Friday, June 13, 2014

Texts and contexts


This is our classroom, at least most of the time; it came with enough furniture to seat eight, which was exactly the number we needed. Sometimes we go outdoors, or into the games room at the student apartment complex if we need to use the TV, and my colleague will be holding her class in the pub on Monday. (I plan to do the same for our very last session, once we are back in the capital. I figure the writer we'll be reading that day would have approved.) But most of the time, here we are hanging out in the living room / kitchenette.

And students talk. My God, do they talk. They argue about whether the Revolutionary Poet was a hero or an idiot, and whether the Playwright-and-Memoirist views the rural villagers he writes about as a separate, lesser order of people or whether he really gets them and their culture. They say smart and insightful things about the gender politics of personifying the nation as a woman. They make awesome connections to things they're learning in my colleague's class, despite the fact that her material ends about 700 years before mine begins. Some of this, no doubt, is due to the fact that they are an exceptionally self-disciplined and committed group, as evinced by the fact that they managed to scrape together $5,000 for this trip in the first place. But I also think that we have, quite accidentally, stumbled upon the ideal setting and context for a college class, and achieved something that is supposed to happen but very rarely does: students are talking to each other as much as to me, and they feel comfortable enough around each other to take up opposing positions. And there are too few of them to hide behind each other and let a tiny minority do most of the talking. It probably also helps that we have drunk beer, scrambled over rocks, and wandered through cow pastures together, all of which tend to dispel any notions that professors are a separate species.

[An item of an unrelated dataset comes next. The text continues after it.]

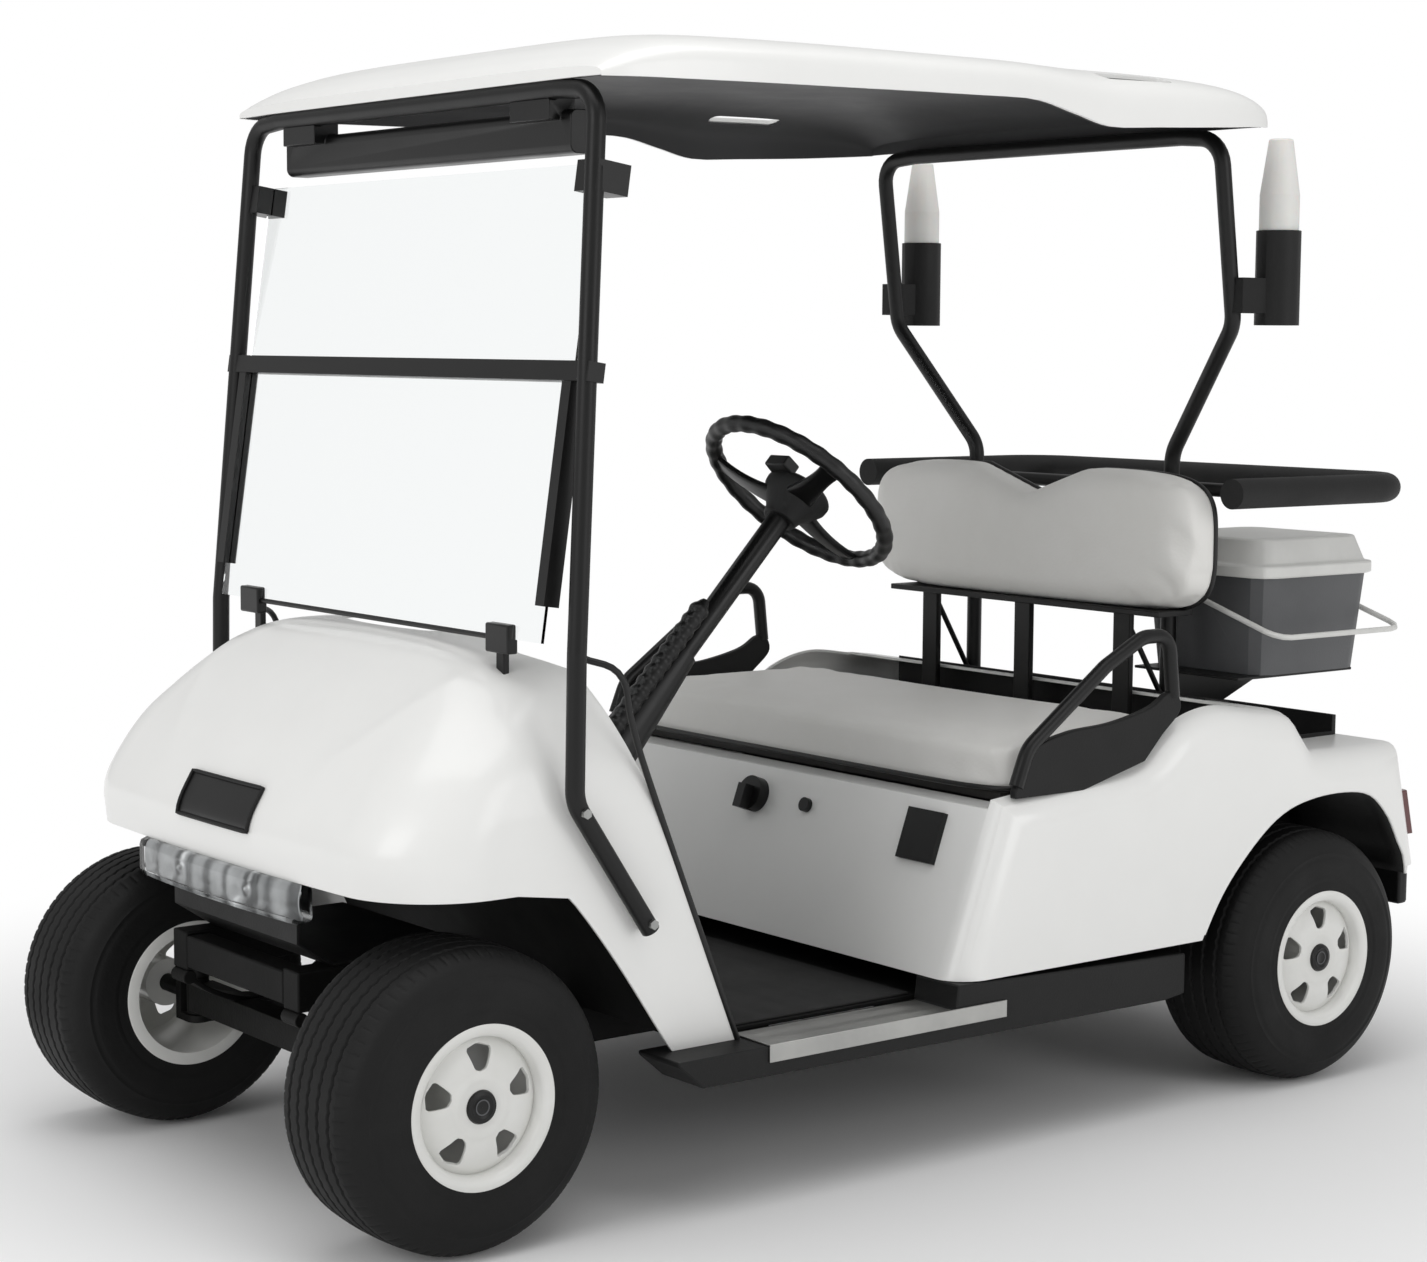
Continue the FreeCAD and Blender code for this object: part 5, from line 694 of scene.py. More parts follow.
def make_cowl():
    """Hood rows follow the shares; below the lip each leg is straight across between its two edges."""
    levels = smooth(LEVEL_SHARES, HOOD_ROWS)
    left = np.array([hood_row(LIP_Z + (TOP_Z - LIP_Z) * min(up, 1.0), ahead, wide)
                     for up, ahead, wide in levels])
    hood = creased(np.concatenate([left, left[:, ::-1][:, 1:] * MIRROR], axis=1))
    z = np.linspace(LIP_Z, FOOT_Z, LEG_ROWS)
    edge = smooth(ARCH_EDGE, 60)
    front = np.interp(z, edge[:, 1], edge[:, 0])
    front[0] = left[0, LEG_COLUMNS - 1, 0]
    rear = leg_rear_x(z)
    x = rear[:, None] + (front - rear)[:, None] * np.linspace(0, 1, LEG_COLUMNS)
    leg = np.stack(np.broadcast_arrays(x, COWL_HALF, z[:, None]), axis=-1)
    leg_faces = grid_faces(LEG_ROWS, LEG_COLUMNS)
    points, faces = joined([(hood, grid_faces(*hood.shape[:2])), (leg, [quad[::-1] for quad in leg_faces]),
                            (leg * MIRROR, leg_faces)])
    mesh = mesh_mm("front_cowl_shell", points, faces)
    piece = settle("front_cowl_shell", mesh, "chassis", body_white, "body_white", 50.0, ("front_cowl",))
    face_up(piece.data)
    thicken(piece, WALL)
    soften(piece, 1.6, 3, 60.0)
    for word, side in SIDES:
        line = [(x - 1.0, COWL_HALF - 1.0, z) for z, x in LEG_REAR[:3]] + [EDGE_RUBBER_TOP]
        rings = carried(smooth(np.array(line) * [1, side, 1], 60), EDGE_RUBBER_RADIUS, 10)
        block(f"cowl_edge_rubber_{word}", rings, "chassis", welt_black, "trim_black")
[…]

I wish there were some way to bottle this atmosphere and bring it back with us. Maybe if we capped all of the courses at ten and installed comfy couches in every classroom, that would be a start; but I think you also need the sort of group bonding that comes through shared experience, and I don't think there is any way to make that happen artificially. (I realize that the "learning communities" trend is supposed to achieve this, but I'm skeptical about whether it actually works.)

3 comments:

Unknown said...

Love your tale of teaching success, and you are right about it being a function of the small size. One of my classes is a small seminar in a resident program. It always has the highest participation rate. Unfortunately, it is the outlier. The rest of my courses (at a large public university) are increasing in size as the Regents try and get the best bang for the buck. A class of 10 or even 15 will get cancelled.

Contingent Cassandra said...

I suspect another key is that they're able to concentrate on the experience, and (mostly) only the experience. From your "scraping together" comment (and others -- except that many of my students have been abroad, to their/their parents' home country) I suspect that your students are much like mine, and that probably means that, at home, they're balancing school and more paid work hours than they really should, at least from the perspective of getting the most out of the educations they're working so hard to pay for. Current retail/service industry scheduling practices (variable schedules, often created on a week-by-week basis) make the situation worse. We tend to blame electronic distractions for our students' lack of focus, but I suspect that the pull of paid work (and family duties, where relevant) is at least as big a factor (and the two can combine; I've had a student explain leaving class early with "my boss texted me; I have to go in to work." I'm actually sort of used to that behavior, thanks to my father, but my students aren't in high-level government positions, dealing with global emergencies, as he was; these days, low-level workers seem to be expected to have the same sort of availability once limited to relatively high-level professionals, such as doctors).

Whatever the underlying reasons, I'm glad they're having the experience (though it's sort of sad that they have to travel to do so).

Fretful Porpentine said...

Yes, I think that is probably true, unfortunately.